[START Listed records]

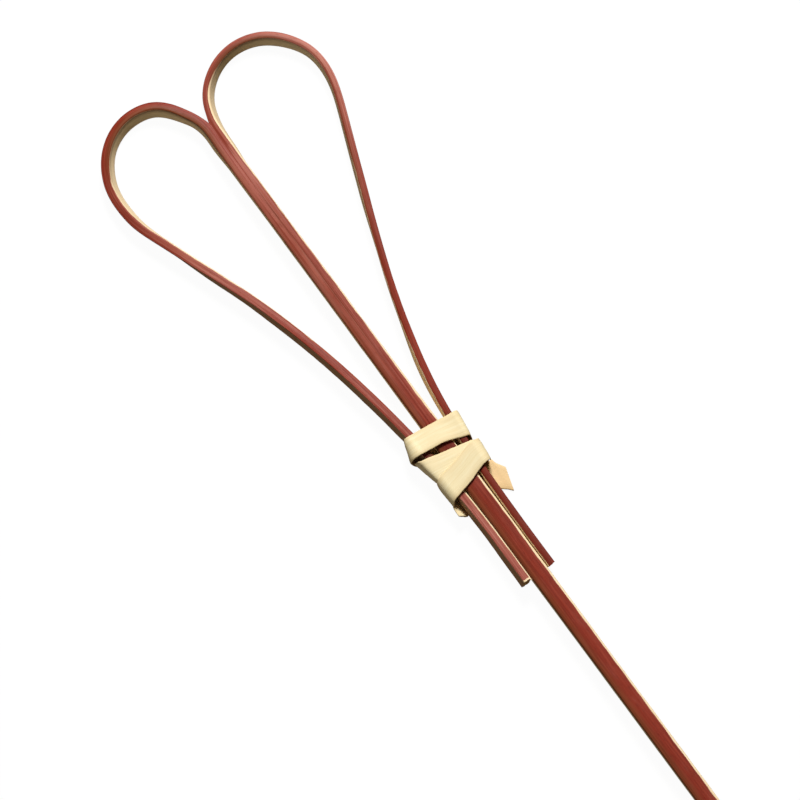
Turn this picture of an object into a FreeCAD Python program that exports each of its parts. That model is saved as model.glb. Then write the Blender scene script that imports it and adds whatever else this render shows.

[END Listed records]
[START Listed records]

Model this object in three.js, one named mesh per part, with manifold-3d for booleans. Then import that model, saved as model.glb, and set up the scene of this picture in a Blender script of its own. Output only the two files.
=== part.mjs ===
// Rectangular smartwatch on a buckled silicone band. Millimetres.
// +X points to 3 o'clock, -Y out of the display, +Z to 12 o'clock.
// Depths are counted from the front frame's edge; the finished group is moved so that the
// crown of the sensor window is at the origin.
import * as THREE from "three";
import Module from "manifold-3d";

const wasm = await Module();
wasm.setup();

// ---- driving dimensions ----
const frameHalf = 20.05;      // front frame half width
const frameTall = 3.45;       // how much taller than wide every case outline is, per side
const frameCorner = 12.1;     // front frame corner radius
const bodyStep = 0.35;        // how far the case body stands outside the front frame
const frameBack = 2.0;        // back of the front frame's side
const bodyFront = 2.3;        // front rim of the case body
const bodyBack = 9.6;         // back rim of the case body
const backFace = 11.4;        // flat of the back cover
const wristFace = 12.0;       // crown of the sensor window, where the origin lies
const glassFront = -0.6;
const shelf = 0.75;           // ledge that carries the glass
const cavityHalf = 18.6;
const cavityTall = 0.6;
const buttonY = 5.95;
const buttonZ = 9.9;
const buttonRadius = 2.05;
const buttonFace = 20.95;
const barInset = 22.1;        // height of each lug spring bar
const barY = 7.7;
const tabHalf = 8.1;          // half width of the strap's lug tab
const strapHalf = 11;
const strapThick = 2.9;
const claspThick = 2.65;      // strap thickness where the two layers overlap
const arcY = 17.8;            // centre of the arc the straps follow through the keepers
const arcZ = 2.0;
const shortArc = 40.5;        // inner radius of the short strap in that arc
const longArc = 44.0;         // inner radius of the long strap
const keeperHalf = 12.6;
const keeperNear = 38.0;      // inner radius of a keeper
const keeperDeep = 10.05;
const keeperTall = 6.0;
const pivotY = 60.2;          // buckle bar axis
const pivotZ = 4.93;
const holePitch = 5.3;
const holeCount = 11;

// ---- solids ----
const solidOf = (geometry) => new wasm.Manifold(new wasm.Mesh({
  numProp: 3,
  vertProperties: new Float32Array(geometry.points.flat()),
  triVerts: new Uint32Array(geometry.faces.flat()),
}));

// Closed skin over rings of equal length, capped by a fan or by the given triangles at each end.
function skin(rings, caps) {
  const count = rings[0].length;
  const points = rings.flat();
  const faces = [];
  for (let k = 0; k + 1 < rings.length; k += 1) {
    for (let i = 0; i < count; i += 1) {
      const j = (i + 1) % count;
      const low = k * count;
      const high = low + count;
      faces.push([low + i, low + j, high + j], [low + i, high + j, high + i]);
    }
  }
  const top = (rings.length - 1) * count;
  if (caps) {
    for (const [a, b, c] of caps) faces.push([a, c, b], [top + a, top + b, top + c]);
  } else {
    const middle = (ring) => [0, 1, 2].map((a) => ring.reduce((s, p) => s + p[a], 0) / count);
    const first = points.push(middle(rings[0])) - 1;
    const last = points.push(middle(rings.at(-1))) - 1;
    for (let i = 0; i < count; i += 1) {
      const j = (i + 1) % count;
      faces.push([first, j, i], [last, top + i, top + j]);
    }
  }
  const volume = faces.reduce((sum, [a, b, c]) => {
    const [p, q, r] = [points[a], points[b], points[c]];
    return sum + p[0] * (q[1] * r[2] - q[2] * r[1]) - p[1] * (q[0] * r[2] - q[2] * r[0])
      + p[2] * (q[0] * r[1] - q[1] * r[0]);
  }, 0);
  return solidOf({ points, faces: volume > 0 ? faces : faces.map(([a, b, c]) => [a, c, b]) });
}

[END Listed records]
[START Listed records]

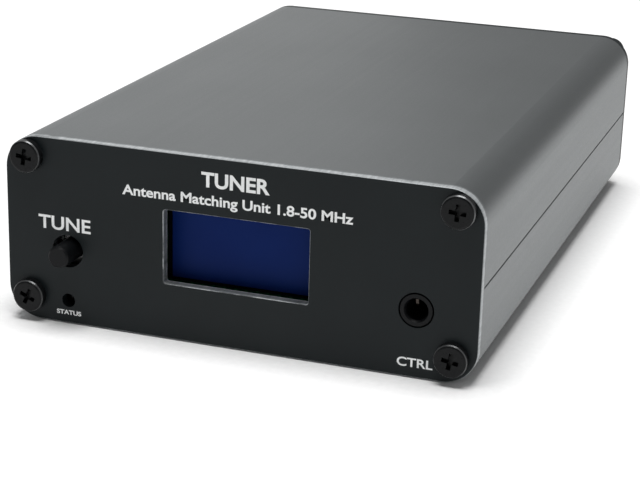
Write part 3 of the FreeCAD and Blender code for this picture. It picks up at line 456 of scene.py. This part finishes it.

[END Listed records]

Provide the number of lines containing the string "script", with no other output.

2